The county, which opened several mass vaccination sites in anticipation of receiving weekly doses, is prepared to vaccinate more than 5,000 people a week but might have to pause vaccinations and reschedule or cancel appointments because of the lack of doses, officials said.

On Tuesday, Franklin County's presiding commissioner, Tim Brinker, complained in an email to health and legislative leaders that the number of vaccines received in the region that includes his county, St. Louis County, St. Louis, and nine other eastern counties is not receiving enough vaccine for its population.

Brinker, a Republican, said the area has 37% of the state's population but only 15,600 vaccines have been allocated to the region's health care systems — 17% of the vaccines allocated by the federal government.

He said the state has told health care systems those allocations must also be distributed to public health sites and federally qualified health care centers, which generally provide medical care for underserved or rural populations.

Brinker said the allocation for the region did not follow the state's vaccine distribution rollout plan, which separated health care systems from other entities. Based on its population, the region should receive 34,456 doses, said Brinker, who added vaccination clinics have been cancelled in the area because of the distribution.

“Please know that I understand the shortage of available vaccines, but also know that I would not be fulfilling my duties as Presiding Commissioner if I did not request this action be explained or addressed as soon as possible."

The unexpected loss of doses makes it difficult to plan vaccinations and to communicate with thousands of people who are anxiously awaiting the shots, said County Executive Dr.

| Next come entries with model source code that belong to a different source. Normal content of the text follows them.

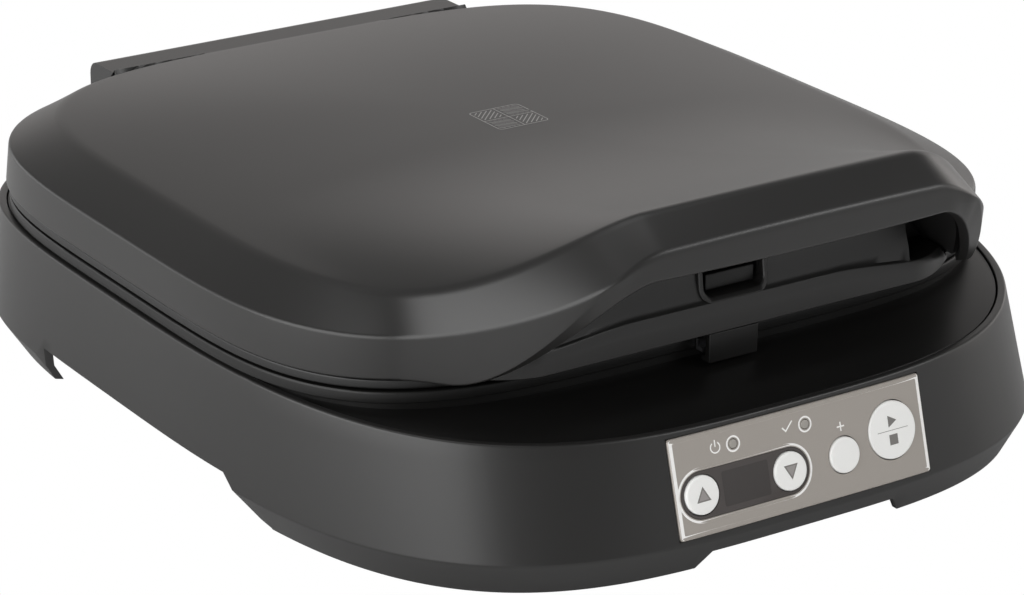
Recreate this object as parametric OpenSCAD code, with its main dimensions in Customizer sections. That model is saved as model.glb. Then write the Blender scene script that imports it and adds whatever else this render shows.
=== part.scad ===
// Four-slice countertop sandwich maker with a hinged lid, a latch and a sloped key panel.
// Units are millimetres. The origin is under the middle of the footprint, +Z is up and the key
// panel faces -Y. Outlines are measured from the centre of the lid, which lies behind the origin.

/* [Base] */
// How far the base stands beyond the lid at each side
side_step = 3.3; // [2:0.1:8]
// Base depth in front of the lid's centre
base_front = 215.5; // [208:0.5:235]
// Base depth behind the lid's centre
base_rear = 176; // [174:0.5:190]
// Height of the line where the skirt turns in
skirt_z = 14.5; // [12:0.1:17]
// Height of the base wall at the sides
wall_z = 59.3; // [57:0.1:66]
// Drop of the base wall at its front edge
front_drop = 5.4; // [3:0.1:7]
// Wall thickness of the base
base_wall = 3; // [2.4:0.1:3.6]
// Width in of the wall top at the sides
side_lean = 2.9; // [1:0.1:5]
// Width in of the wall top at the front
front_lean = 10.9; // [8:0.1:13]
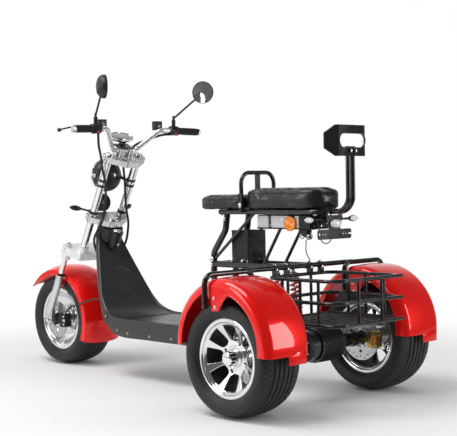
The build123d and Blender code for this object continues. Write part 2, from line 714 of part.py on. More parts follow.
def shield_solid(inset, forward, down):
    """The leg shield and floor as a solid, narrowed and moved forward and down."""
    rider = [(aft(y) - forward, z - down) for y, z in RIDER_LINE]
    front = [(aft(y) - forward, z - down) for y, z in FRONT_LINE]
    left = [(half - inset, z) for half, z in SHIELD_WIDTHS]
    right = [(-x, z) for x, z in reversed(left)]
    with BuildPart() as block:
        with BuildSketch(Plane.YZ):
            with BuildLine():
                Spline(*rider, tangents=[(28, -87), (90, -8)])
                Polyline(rider[-1], (aft(FLOOR_REAR), rider[-1][1]), (aft(FLOOR_REAR), front[0][1]), front[0])
                Spline(*front, tangents=[(-90, 0), (-32, 92)])
                Line(front[-1], rider[0])
            make_face()
        extrude(amount=200, both=True)
        with BuildSketch(Plane.XZ):
            with BuildLine():
                Polyline(*left, *right, close=True)
            make_face()
        extrude(amount=2000, both=True, mode=Mode.INTERSECT)
    return block.part


with BuildPart() as leg_shield:
    add(shield_solid(0, 0, 0) - shield_solid(SHELL, 3, SHELL))
    neck_cut = HOOD_BOTTOM - NECK_CLEARANCE
    posts([(0, 0)], NECK_DIAMETER + 2 * NECK_CLEARANCE, neck_cut, 40, Mode.SUBTRACT)
    housing_cut = HOUSING_BOTTOM - NECK_CLEARANCE
    posts(HOUSING_SPOT, HOUSING_DIAMETER + 2 * NECK_CLEARANCE, housing_cut, 40, Mode.SUBTRACT)
finish(leg_shield.part, "leg_shield")

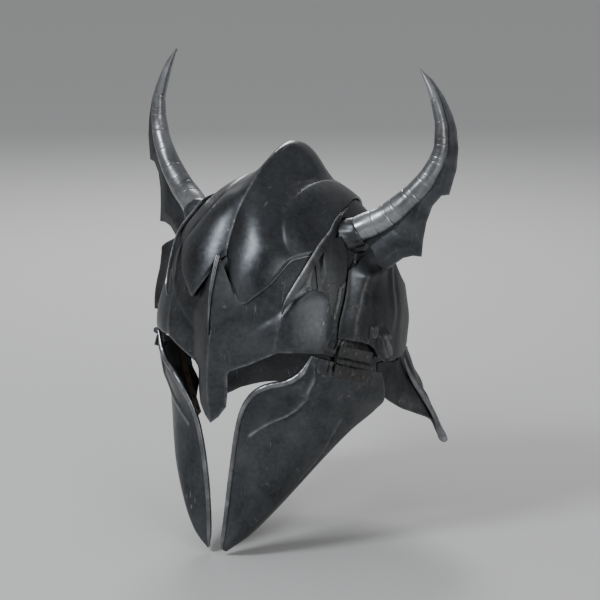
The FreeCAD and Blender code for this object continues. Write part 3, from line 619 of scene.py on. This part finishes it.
def brow_piece():
    outline = BROW + [(-x, z) for x, z in reversed(BROW[1:-1])]
    flat, faces, _ = blank(outline, 1.35)
    x, z = flat.T
    phi = np.degrees(np.arctan2(x, 80))
    for _ in range(12):
        p = dome(phi, z, 0)
        out = np.maximum(np.hypot(p[:, 0], p[:, 1] - CENTRE_Y), 20)
        phi = phi + np.degrees((x - p[:, 0]) / out * 0.9)
    d = brow_offset(x, z)
    side = np.abs(x)
    border, _ = near_line(x, z, outline, closed=True)
    d = d - 0.5 * np.exp(-(border / 1.3) ** 2)
    low_edge = ((z < 26) | ((side > 72) & (z < 74)))
    wear_and_highlight = np.where(low_edge & (side < 66), 0.7, 0.12) * np.exp(-(border / 1.3) ** 2)
    fold, _ = near_line(side, z, SIDE_FOLD)
    wear_and_highlight = np.maximum(wear_and_highlight, 0.4 * np.exp(-(fold / 0.9) ** 2))
    # A soft painted highlight runs about 2 mm either side of the arc groove.
    arc, along = near_line(side, z, ARC)
    ends = ease(along * 4) * ease((1 - along) * 4)
    wear_and_highlight = np.maximum(wear_and_highlight, 0.35 * np.exp(-((arc - 2.2) / 0.9) ** 2) * ends)
    # A thin painted highlight down the nasal ridge.
    wear_and_highlight = np.maximum(wear_and_highlight, 0.4 * np.exp(-(side / 0.8) ** 2) * (z < 40))
    return soften_edges(sheet_from("brow", faces, dome(phi, z, d), 2.0, wear_and_highlight), 0.45)


finish_piece(brow_piece(), "helmet", "dark_steel", DARK, "brow_plate")


def bead_piece():
    """Tapering bead on the prow: two raised edges with a groove between."""
    u, v = lattice(17, 150)
    across = 2 * u - 1
    z = 30 + 66.5 * v
    half = 0.35 + 1.75 * ease(v * 1.1)
    x = across * half
    top = 1.25 - 0.55 * np.cos(across * math.pi * 0.9) + 0.3 * (np.abs(across) < 0.9)
    d = brow_offset(np.zeros_like(x), z) + top * (0.45 + 0.75 * v) + 0.2
    d = d - 0.8 * (across ** 2) ** 3
    # The bright lines along the two raised edges are painted highlights over a little even wear.
    wear_and_highlight = 0.15 + 0.6 * np.exp(-((np.abs(across) - 0.72) / 0.2) ** 2)
    return grid_plate("brow_bead_strip", dome(np.degrees(x / FRONT), z, d), 1.3, wear_and_highlight)


finish_piece(bead_piece(), "helmet", "worn_edge", EDGE, "brow_bead")

# ------------------------------ temple and ear plates
seam_height = curve([(47, 17), (62, 6), (85, -8)])
temple_low = curve([(47, 18.5), (55, 14.0), (62, 8.6), (70, 3.4), (80, -1.0)])
temple_high = curve([(50, 96), (60, 108), (80, 114)])
CRACKS = [[(78, 103), (73, 89), (67, 79), (61, 70), (59.5, 60), (57, 47), (52, 36)],
          [(73, 89), (75.5, 82), (77, 75)],
          [(76, 50), (70, 40), (64, 31), (60, 20)]]


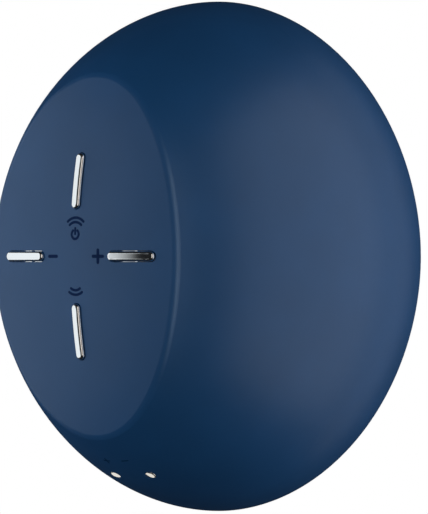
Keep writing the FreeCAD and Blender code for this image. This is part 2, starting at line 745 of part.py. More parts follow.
def build_all():
    """Every node of the assembly by name."""
    nodes = {
        "outer_skin": outer_skin(),
        "front_housing": front_housing(),
        "rear_housing": rear_housing(),
        "housing_seal": housing_seal(),
        "case_screws": case_screws(),
        "rear_panel": rear_panel(),
        "grille_mesh": grille_mesh(),
        "driver_gasket": driver_gasket(),
        "driver_basket": driver_basket(),
        "driver_surround": driver_surround(),
        "driver_cone": driver_cone(),
        "driver_dust_cap": driver_dust_cap(),
        "coil_former": tube(6.5, 6.3, -33.0, -24.4),
        "coil_winding": tube(6.9, 6.5, -32.5, -29.0),
        "driver_spider": driver_spider(),
        "driver_top_plate": tube(14.0, 7.1, -31.0, -28.5),
        "driver_magnet": tube(15.5, 9.0, -36.0, -31.0),
        "driver_yoke": driver_yoke(),
        "driver_terminals": driver_terminals(),
        "driver_screws": driver_screws(),
        "main_board": main_board(),
        "main_board_screws": main_board_screws(),
        "amplifier_chip": amplifier_chip(),
        "radio_module": radio_module(),
        "board_capacitors": board_capacitors(),
        "battery_cradle": battery_cradle(),
        "battery_cell": battery_cell(),
        "battery_pad": battery_pad(),
        "post_retainers": post_retainers(),
        "button_board": button_board(),
        "button_board_screws": button_board_screws(),
        "switch_bodies": switch_bodies(),
        "board_flex": board_flex(),
        "button_seals": button_seals(),
        "charge_contacts": charge_contacts(),
        "contact_seals": contact_seals(),
        "contact_carrier": contact_carrier(),
        "contact_magnet": contact_magnet(),
        "contact_board": contact_board(),
        "speaker_leads": speaker_leads(),
        "battery_leads": battery_leads(),
        "contact_leads": contact_leads(),
        "suction_cup": suction_cup(),
        "cup_stud": cup_stud(),
        "pressure_dish": pressure_dish(),
        "lock_ring": lock_ring(),
        "ring_retainer": ring_retainer(),
        "retainer_screws": retainer_screws(),
    }
    for name, (x, z, upright) in BUTTONS.items():
        nodes[name + "_button_cap"] = button_cap(x, z, upright)
        nodes[name + "_switch_plunger"] = switch_plunger(x, z)
    return nodes


os.makedirs("parts", exist_ok=True)
for node_name, node_shape in build_all().items():
    node_shape.exportStep("parts/" + node_name + ".step")
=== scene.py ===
import math

import bpy
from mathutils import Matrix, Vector


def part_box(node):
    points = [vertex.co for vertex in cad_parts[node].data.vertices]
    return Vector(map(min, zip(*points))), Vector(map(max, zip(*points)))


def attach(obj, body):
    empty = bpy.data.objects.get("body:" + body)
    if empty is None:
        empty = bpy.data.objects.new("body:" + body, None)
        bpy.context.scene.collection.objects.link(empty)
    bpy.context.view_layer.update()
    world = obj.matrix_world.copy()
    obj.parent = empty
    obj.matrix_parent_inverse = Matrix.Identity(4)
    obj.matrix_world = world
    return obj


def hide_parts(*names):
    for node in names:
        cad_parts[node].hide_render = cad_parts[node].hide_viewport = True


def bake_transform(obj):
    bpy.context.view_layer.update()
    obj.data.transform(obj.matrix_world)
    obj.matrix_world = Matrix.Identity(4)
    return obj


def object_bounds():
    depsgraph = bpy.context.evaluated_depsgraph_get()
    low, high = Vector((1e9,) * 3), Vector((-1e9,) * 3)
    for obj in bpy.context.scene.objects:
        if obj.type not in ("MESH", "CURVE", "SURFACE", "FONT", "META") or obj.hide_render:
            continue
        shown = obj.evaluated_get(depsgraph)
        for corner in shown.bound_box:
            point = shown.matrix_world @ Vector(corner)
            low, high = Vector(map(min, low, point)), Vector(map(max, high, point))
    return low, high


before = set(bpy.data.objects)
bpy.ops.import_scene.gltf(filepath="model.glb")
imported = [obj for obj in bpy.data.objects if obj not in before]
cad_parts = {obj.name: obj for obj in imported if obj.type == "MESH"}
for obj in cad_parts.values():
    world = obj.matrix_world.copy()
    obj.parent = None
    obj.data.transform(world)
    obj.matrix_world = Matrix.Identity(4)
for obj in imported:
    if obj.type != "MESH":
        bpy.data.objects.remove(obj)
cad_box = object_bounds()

MM = 0.001

# The control face, as in the CAD part
FACE_RADIUS = 112.0 * MM
FACE_CENTRE_Y = 23.3 * MM
BODY_CENTRE = Vector((0.0, -42.5 * MM, 0.0))

# Printed marks
MARK_LIFT = 0.02 * MM
MARK_DEPTH = 0.05 * MM
SIGN_STROKE = 0.72 * MM
WAVE_STROKE = 0.56 * MM
SIGN_X = 6.5 * MM
PLUS_HALF = 1.33 * MM
MINUS_HALF = 1.1 * MM
POWER_CENTRE_Z = 4.7 * MM
POWER_RING = 1.0 * MM
POWER_WAVES = (2.6 * MM, 3.55 * MM)
PAIR_CENTRE_Z = -5.0 * MM
PAIR_WAVES = (2.25 * MM, 3.22 * MM)

# Charging contacts, as in the CAD part, and the faint marks by them
CONTACT_POINT = Vector((0.0, -70.25, -46.97)) * MM
CONTACT_NORMAL = Vector((0.0, -0.498, -0.867)).normalized()
POLARITY_X = 2.6 * MM
POLARITY_ALONG = 6.3 * MM
POLARITY_HALF = 0.8 * MM
POLARITY_STROKE = 0.34 * MM
RAY_START = 5.0 * MM

# Suction cup, in mm: its sloping back and the ribs there
CUP_SHOULDER = 9.2
CUP_BACK_Y = -2.04
CUP_BACK_SLOPE = 0.085
RIB_COUNT = 5
RIB_START = 10.2
RIB_PITCH = 1.5

# Peel tab of the cup, in mm
TAB_HALF = 4.0
TAB_ROOT_Z = -18.9
TAB_TIP_Z = -27.5
TAB_BACK_Y = -0.8
TAB_FRONT_Y = -0.12
TAB_ROUNDING = 0.16
GRIP_HEIGHT = 0.09
GRIP_PITCH = 1.5
GRIP_CREST_Z = -26.5
GRIP_Z = (-26.4, -20.6)

# Case screws, in mm; the head is domed above HEAD_EDGE_Y, where the cross recess is sunk
SCREW_TIP_Y = -56.0
THREAD_TURNS = 14
THREAD_PITCH = 0.6
SHANK_RADIUS = 1.2
SHANK_START_Y = -46.5
HEAD_RADIUS = 2.2
HEAD_UNDER_Y = -7.8
HEAD_TOP_Y = -6.7
HEAD_EDGE_Y = -7.07
RECESS_HALF = 0.24
RECESS_REACH = 1.15
RECESS_DEPTH = 0.62
RECESS_TAPER = 0.22
RECESS_WALL_SLOPE = 4.0

# Soft rings of the driver: the number of sectors, and the angle of a sharp edge
SOFT_SECTORS = 16
SHARP_ANGLE = math.radians(50)

# Camera: a long lens, level with the middle of the body
CAMERA_AZIMUTH = 42.0
CAMERA_DISTANCE = 3.0
VIEW_HEIGHT = 110.99 * MM
SENSOR = 36.0
FRAMING_RIGHT = -1.19 * MM
FRAMING_UP = -0.15 * MM

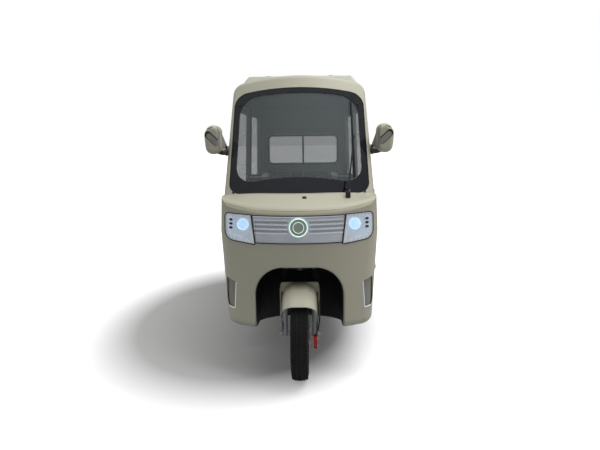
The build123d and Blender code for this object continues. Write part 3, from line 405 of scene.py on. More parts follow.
def turned(profile, centre, axis="X", steps=96, close=True):
    """A shape turned about an axis through a centre, from rows of (along, radius)."""
    shape = bmesh.new()
    rings = []
    for step in range(steps):
        angle = 2 * math.pi * step / steps
        ring = []
        for along, radius in profile:
            c, s = radius * math.cos(angle), radius * math.sin(angle)
            local = {"X": (along, c, s), "Y": (s, along, c), "Z": (c, s, along)}[axis]
            ring.append(shape.verts.new(centre + Vector(local) / 1000))
        rings.append(ring)
    last = len(profile) if close else len(profile) - 1
    for step in range(steps):
        a, b = rings[step], rings[(step + 1) % steps]
        for i in range(last):
            j = (i + 1) % len(profile)
            shape.faces.new((a[i], b[i], b[j], a[j]))
    return mesh_of(shape)


def eased(points, steps=6):
    """A smooth run through a few points."""
    out = []
    last = len(points) - 1
    for i in range(last):
        a, b, c, d = points[max(i - 1, 0)], points[i], points[i + 1], points[min(i + 2, last)]
        for step in range(steps):
            t = step / steps
            out.append(0.5 * (2 * b + (c - a) * t + (2 * a - 5 * b + 4 * c - d) * t**2
                              + (3 * b - a - 3 * c + d) * t**3))
    return out + [points[last]]


def tube(points, radius, closed=False, sides=8):
    """A round bar along a run of points."""
    shape = bmesh.new()
    rings = []
    side = None
    count = len(points)
    for i, point in enumerate(points):
        ahead = points[(i + 1) % count] if closed or i < count - 1 else point
        behind = points[i - 1] if closed or i else point
        run = (ahead - behind).normalized()
        side = run.orthogonal() if side is None else side - run * side.dot(run)
        side.normalize()
        up = run.cross(side)
        turns = [2 * math.pi * k / sides for k in range(sides)]
        rings.append([shape.verts.new(point + (side * math.cos(a) + up * math.sin(a)) * mm(radius))
                      for a in turns])
    pairs = list(zip(rings, rings[1:])) + ([(rings[-1], rings[0])] if closed else [])
    for a, b in pairs:
        for k in range(sides):
            n = (k + 1) % sides
            shape.faces.new((a[k], a[n], b[n], b[k]))
    if not closed:
        shape.faces.new(rings[0])
        shape.faces.new(rings[-1])
    return mesh_of(shape)


def slab(outline, place, thick, round_off=0):
    """A plate from outline rows, each put in place at two depths, its rims rounded."""
    shape = bmesh.new()
    near = [shape.verts.new(place(a, b, 0)) for a, b in outline]
    away = [shape.verts.new(place(a, b, -thick)) for a, b in outline]
    shape.faces.new(near)
    shape.faces.new(list(reversed(away)))
    count = len(outline)
    for i in range(count):
        j = (i + 1) % count
        shape.faces.new((near[j], near[i], away[i], away[j]))
    if round_off:
        rims = [e for e in shape.edges if e.calc_face_angle() > math.radians(50)]
        bmesh.ops.bevel(shape, geom=rims, offset=mm(round_off), segments=3, profile=0.6, affect="EDGES")
    return mesh_of(shape)


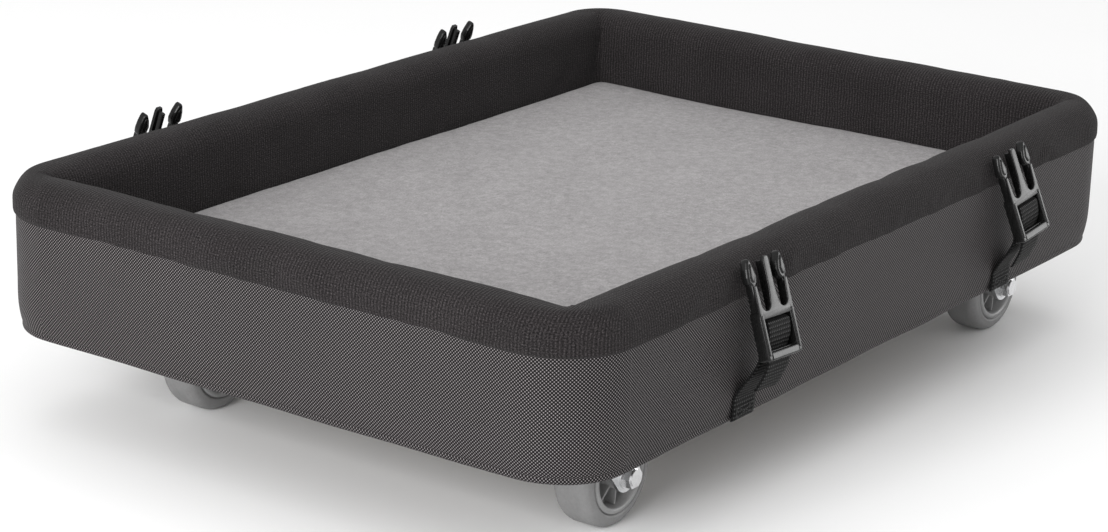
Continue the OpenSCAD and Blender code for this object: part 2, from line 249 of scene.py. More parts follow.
def webbing_material():
    m = Material("webbing", Specular_IOR_Level=0.08)
    uv, u, v = m.cloth_uv()
    lanes = m.wave(u, 1.6 * MM)
    picks = m.wave(v, RIB_PITCH)
    fine = m.noise(uv, 2500, 2)
    body = m.math("MULTIPLY", picks, m.math("MULTIPLY_ADD", lanes, 0.8, 0.2))
    level = m.math("MULTIPLY_ADD", fine, 0.3, m.math("MULTIPLY", body, 0.7))
    colour = m.ramp(level, ((0.2, grey(0.0025)), (0.5, grey(0.006)), (0.7, grey(0.03)), (0.92, grey(0.14))))
    rough = m.math("MULTIPLY_ADD", fine, 0.2, 0.5)
    return m.finish(colour, rough, m.bump(body, 0.35 * MM, 0.9))


def thread_material():
    m = Material("thread", Specular_IOR_Level=0.4)
    place = m.place()
    bands = {"wave_type": "BANDS", "bands_direction": "DIAGONAL"}
    twist = m.node("TexWave", place, Scale=900.0, Distortion=2.0, out=1, **bands)
    fine = m.noise(place, 3000, 2)
    level = m.math("MULTIPLY_ADD", fine, 0.5, m.math("MULTIPLY", twist, 0.5))
    colour = m.ramp(level, ((0.1, grey(0.006)), (0.9, grey(0.03))))
    return m.finish(colour, m.math("MULTIPLY_ADD", fine, 0.2, 0.45), m.bump(twist, 0.1 * MM, 0.5))


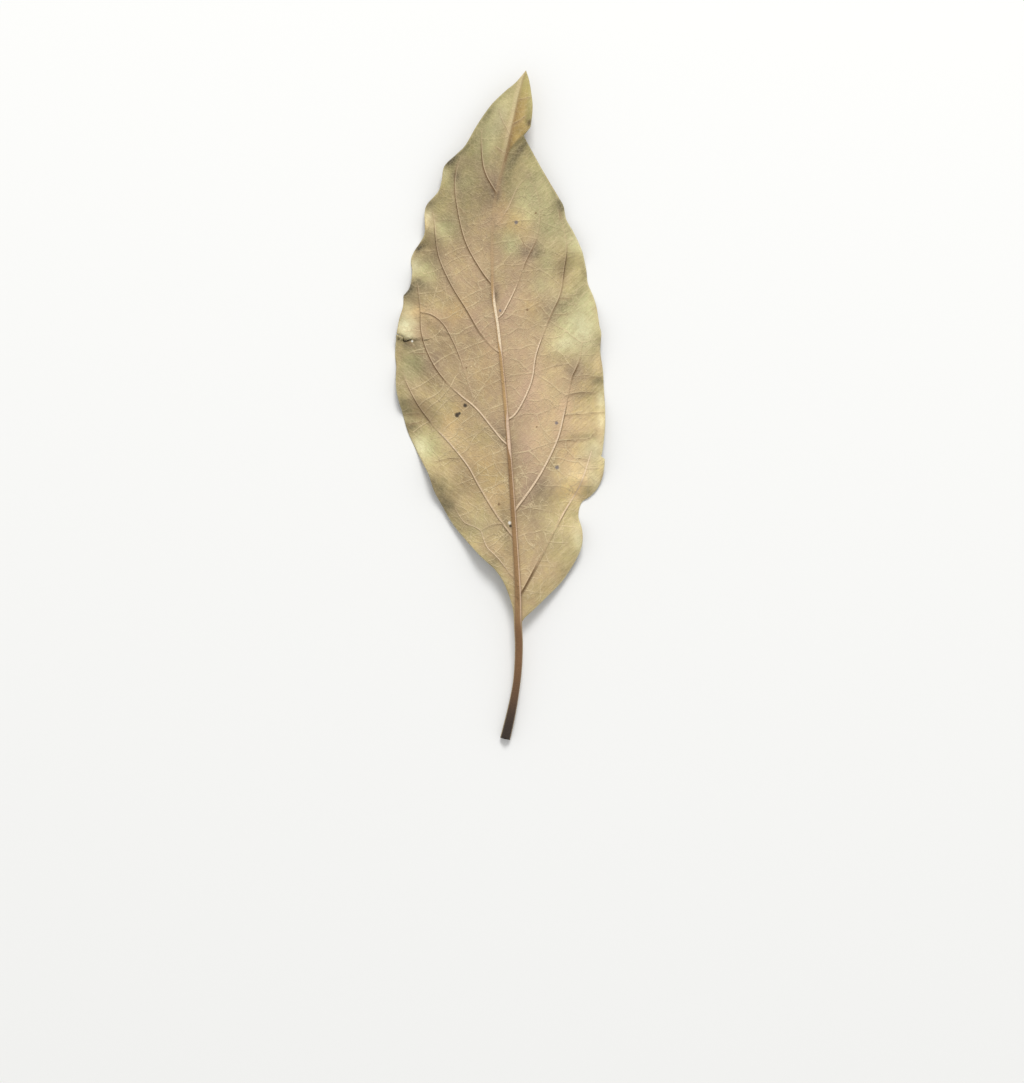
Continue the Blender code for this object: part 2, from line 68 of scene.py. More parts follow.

Sam Page.

“More importantly,” Page said, “it puts at further risk the population DPH serves, including people who are uninsured or underinsured, people who do not have a primary care physician, and others who are uniquely at-risk and vulnerable to COVID-19. Many of the people who need the vaccine the most simply will not have access to the vaccine.”

In response to questions about St. Louis County's dosages, Missouri Department of Health and Senior Services spokeswoman Lisa Cox noted the county is receiving doses from hospitals, which she said was a model that had been explained several times in the past.

She did not respond to questions about the 3,900 vaccination doses or Brinker's comments.

Missouri reported Tuesday that 716,0389 people have received at least one dose of a COVID-19 vaccine, which is about 8.9% of the state's population. A total of 467,313 cases have been confirmed since the pandemic began, with 7,149 deaths — an increase of 649 cases and six deaths from the previous day.